Hoylman-Sigal said Mamdani’s approach would signal whether he is committed to protecting the Jewish community. He added that he “would be disappointed to say the least” if the mayor chooses to veto the legislation.

City Hall did not respond to multiple requests to interview the mayor about his outreach to the Jewish community during his media tour marking his first 100 days in office.

The future of Israel Bonds

New York City Comptroller Mark Levine on April 22. Photo by Vladimir Kolesnikov/Michael Priest Photography

Levine, the city’s chief fiscal officer, who is responsible for auditing agencies and nonprofits, has remained consistent in his promise to resume the purchases of Israel Bonds, debt securities issued by the Israeli government with a roughly 5% return. New York held the bonds between 1974 and 2023, when then-comptroller Brad Lander, who is also Jewish, ended the city’s investment of $39,947,160 in them.

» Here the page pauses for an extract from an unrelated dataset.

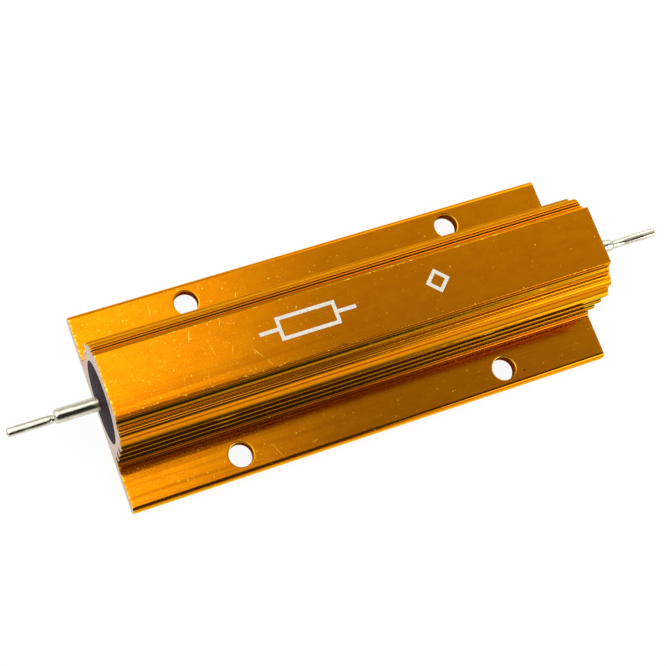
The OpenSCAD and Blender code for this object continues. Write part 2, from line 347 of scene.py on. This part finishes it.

Mamdani had urged Lander to end it permanently, although the mayor can neither prevent the investment nor overrule it.

Levine defended his position on Wednesday. “This is about the fiduciary responsibility that I have and that we have in safeguarding these assets and deploying them in a globally diverse way,” he said. “Israel bonds have never missed a payment in 70 years, ever, not once. They pay excellent interest.”

The comptroller also called out critics who have been protesting outside his office. “We have had no protesting about our investments in Saudi Arabia, our investments in Pakistan or China, only this one little, tiny sliver,” Levine said. He added, “I have many criticisms of the policies of the current government of Israel, have many criticisms of the policies of the current government of the United States, but we own treasury bills because it’s a financial instrument that meets an important need for us.”